Betel chewing Manobas sling on their shoulders a small rectangular shaped cloth bag called solok, measuring 4 inches by 6 inches, containing the ingredients for chewing. They may also wear sigkil (anklets) on their legs. The males have similar cloth bags called fuyot, usually colored blue, and larger than the women’s solok. They sling this around their forehead even in plowing the field, to reach out to while resting from the task.

The datu has several rows of earrings called tunggal, some reaching the upper section of the earlobes. Many of the present day datus have stopped wearing this, probably influenced by the Christians who see this as an unusual sight.

The older datus wear their hair long and tie it into a bun, while younger generations of datus have shorter hair. The datus also wear a long sleeved shirt called kawal; the short sleeved shirt they call fotok.

One distinctive feature of the adult Manobo is the ever present tattoo on parts of their bodies, the most noticeable being those on the wrists or on the legs. There may also be tattoos on their waists or around their nipples, on both men and women.
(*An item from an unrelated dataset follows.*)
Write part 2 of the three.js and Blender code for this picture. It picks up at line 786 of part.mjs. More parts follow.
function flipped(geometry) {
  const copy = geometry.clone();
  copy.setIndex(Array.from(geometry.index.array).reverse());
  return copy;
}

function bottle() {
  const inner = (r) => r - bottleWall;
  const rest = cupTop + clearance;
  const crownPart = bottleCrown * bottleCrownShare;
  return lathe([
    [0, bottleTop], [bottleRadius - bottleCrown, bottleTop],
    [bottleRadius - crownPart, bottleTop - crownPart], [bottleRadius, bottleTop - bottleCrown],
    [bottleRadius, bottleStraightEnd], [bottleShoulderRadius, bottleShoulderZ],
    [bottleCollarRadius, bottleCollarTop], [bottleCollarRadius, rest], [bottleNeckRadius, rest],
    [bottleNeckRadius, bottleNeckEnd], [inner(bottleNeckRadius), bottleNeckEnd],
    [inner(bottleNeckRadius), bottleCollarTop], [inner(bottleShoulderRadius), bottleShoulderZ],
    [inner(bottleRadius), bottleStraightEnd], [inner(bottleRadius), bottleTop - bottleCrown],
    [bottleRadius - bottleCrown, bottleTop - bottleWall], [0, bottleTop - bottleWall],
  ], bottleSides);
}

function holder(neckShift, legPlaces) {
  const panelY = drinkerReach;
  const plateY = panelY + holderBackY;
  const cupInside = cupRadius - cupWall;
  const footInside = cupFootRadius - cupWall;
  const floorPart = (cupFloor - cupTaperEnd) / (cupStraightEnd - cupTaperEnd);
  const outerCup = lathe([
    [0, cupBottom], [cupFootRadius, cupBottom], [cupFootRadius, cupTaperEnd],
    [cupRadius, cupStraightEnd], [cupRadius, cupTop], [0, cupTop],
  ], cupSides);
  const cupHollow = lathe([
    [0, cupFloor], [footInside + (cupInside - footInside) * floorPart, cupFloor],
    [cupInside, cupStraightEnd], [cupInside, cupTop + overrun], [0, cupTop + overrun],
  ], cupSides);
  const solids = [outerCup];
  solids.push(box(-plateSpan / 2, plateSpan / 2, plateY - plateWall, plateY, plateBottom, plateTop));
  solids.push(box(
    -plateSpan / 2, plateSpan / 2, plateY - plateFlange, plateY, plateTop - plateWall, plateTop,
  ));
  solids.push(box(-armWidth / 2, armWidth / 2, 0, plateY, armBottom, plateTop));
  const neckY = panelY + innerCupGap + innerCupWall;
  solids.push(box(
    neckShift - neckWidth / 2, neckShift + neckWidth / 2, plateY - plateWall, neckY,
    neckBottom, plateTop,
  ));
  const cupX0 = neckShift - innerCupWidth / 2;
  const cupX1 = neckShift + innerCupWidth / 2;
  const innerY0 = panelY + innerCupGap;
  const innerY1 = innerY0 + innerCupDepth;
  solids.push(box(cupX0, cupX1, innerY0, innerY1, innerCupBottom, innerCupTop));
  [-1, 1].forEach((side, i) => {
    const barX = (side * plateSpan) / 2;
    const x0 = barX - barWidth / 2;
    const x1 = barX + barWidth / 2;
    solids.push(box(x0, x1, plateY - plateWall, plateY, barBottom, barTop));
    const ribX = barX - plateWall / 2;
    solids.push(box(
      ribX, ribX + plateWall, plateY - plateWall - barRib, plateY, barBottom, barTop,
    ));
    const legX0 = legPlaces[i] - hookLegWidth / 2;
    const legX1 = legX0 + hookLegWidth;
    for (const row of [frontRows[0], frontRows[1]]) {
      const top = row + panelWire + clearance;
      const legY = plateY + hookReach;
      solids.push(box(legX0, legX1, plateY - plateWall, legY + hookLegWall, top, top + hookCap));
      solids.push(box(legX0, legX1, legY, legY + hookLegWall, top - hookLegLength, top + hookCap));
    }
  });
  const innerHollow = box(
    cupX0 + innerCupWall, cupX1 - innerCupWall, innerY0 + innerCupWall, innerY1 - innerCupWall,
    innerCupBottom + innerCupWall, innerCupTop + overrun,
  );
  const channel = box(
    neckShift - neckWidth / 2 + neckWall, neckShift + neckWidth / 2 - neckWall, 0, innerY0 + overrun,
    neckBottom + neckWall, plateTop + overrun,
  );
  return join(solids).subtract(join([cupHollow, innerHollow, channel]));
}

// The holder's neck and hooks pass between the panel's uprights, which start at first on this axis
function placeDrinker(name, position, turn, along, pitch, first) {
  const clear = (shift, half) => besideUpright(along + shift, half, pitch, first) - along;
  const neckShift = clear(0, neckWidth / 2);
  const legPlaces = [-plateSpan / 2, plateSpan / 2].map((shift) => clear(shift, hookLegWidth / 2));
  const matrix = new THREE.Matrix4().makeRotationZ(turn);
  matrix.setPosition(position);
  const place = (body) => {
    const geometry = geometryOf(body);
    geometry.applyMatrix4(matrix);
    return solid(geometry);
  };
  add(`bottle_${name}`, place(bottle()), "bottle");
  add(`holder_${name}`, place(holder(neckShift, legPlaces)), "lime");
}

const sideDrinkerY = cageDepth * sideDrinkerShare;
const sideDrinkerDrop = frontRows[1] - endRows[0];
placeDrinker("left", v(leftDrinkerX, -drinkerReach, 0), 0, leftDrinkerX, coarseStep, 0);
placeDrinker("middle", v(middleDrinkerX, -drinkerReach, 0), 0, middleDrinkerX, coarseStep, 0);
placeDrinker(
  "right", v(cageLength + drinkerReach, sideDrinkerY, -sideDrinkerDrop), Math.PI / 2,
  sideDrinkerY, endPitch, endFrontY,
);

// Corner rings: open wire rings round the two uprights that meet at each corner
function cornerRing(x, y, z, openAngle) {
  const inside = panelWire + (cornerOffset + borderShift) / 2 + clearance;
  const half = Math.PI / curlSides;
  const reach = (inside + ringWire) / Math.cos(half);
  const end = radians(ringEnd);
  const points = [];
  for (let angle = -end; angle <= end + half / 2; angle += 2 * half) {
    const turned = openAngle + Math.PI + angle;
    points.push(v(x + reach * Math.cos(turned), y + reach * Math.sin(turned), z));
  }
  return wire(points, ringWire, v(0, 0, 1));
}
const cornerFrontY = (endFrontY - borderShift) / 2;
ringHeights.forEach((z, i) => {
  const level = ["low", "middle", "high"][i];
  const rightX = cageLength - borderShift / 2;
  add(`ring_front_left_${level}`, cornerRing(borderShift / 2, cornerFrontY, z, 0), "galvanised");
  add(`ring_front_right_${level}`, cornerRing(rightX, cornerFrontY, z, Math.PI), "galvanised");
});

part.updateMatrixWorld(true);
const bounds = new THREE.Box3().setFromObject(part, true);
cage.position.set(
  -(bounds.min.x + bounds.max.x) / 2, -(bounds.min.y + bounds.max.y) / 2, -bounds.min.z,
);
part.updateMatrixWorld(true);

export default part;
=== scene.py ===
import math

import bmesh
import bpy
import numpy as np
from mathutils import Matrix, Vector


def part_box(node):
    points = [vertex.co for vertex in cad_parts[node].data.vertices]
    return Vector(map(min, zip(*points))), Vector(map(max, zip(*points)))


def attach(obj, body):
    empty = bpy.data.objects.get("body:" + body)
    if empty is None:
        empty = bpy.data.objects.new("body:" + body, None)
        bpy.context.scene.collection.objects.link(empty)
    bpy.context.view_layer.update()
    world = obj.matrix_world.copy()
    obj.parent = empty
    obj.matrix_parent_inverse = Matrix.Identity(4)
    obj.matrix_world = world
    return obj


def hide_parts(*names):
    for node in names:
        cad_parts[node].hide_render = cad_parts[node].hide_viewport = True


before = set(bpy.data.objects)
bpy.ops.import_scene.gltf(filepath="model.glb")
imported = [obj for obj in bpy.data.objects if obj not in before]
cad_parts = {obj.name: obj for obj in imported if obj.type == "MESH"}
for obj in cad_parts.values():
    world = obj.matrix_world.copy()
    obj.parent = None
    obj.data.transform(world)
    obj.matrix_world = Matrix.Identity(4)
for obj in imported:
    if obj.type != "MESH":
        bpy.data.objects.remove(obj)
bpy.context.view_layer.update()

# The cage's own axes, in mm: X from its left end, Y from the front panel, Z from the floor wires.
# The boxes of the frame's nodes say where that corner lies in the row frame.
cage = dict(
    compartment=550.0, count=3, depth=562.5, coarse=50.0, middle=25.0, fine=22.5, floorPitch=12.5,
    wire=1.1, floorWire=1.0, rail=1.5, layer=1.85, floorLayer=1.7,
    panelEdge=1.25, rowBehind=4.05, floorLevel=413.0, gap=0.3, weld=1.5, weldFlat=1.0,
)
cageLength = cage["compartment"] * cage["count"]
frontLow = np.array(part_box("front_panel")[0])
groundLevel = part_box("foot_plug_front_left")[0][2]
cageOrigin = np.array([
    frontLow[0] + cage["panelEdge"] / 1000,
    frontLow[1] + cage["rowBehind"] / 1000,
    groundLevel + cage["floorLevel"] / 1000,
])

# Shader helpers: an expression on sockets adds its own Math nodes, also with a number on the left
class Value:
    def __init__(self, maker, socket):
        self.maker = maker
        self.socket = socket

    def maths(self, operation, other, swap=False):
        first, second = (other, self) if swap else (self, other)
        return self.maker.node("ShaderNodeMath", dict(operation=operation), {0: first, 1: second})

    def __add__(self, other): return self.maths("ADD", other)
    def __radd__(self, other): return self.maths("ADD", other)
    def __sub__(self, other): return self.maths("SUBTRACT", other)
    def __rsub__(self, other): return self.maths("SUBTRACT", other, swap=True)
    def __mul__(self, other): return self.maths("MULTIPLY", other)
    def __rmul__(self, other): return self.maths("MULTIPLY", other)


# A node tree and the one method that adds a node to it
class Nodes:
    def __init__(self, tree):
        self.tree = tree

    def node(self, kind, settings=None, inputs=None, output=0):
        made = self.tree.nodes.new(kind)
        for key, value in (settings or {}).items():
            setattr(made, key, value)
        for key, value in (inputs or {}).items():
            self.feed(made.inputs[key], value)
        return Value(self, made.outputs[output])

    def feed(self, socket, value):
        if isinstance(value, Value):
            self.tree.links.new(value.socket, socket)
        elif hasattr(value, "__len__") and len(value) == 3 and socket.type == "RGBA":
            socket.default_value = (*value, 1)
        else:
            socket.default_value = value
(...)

The tattoo may be any design in accordance with the tattoo artist’s conception, ranging from connecting squares or rectangles to more elaborate ones. It is said to serve as an indication of their noble aspirations of keeping to the right path in their journey through life, a path that will lead them to a place called Baya, equivalent to the Christian’s heaven.
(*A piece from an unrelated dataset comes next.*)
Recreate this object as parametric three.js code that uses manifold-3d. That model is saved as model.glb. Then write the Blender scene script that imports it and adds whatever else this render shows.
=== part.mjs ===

During the Spanish times, tattoos were done purely for ornamentation purposes, but later, this was utilized as form of identification to protect victims of kidnapping for slavery. When a victim was captured, it was customary to change the name as often as the victim was sold or resold. The only manner to identify said captive was by his tattoo marks on some parts of his body.

The Manobos of Kulaman have similar tattoo marks, no longer as indications of slavery, but now with purely spiritual intentions, as some kind of guidance to the other world, the baya. Children do not have tattoos on any part of their bodies.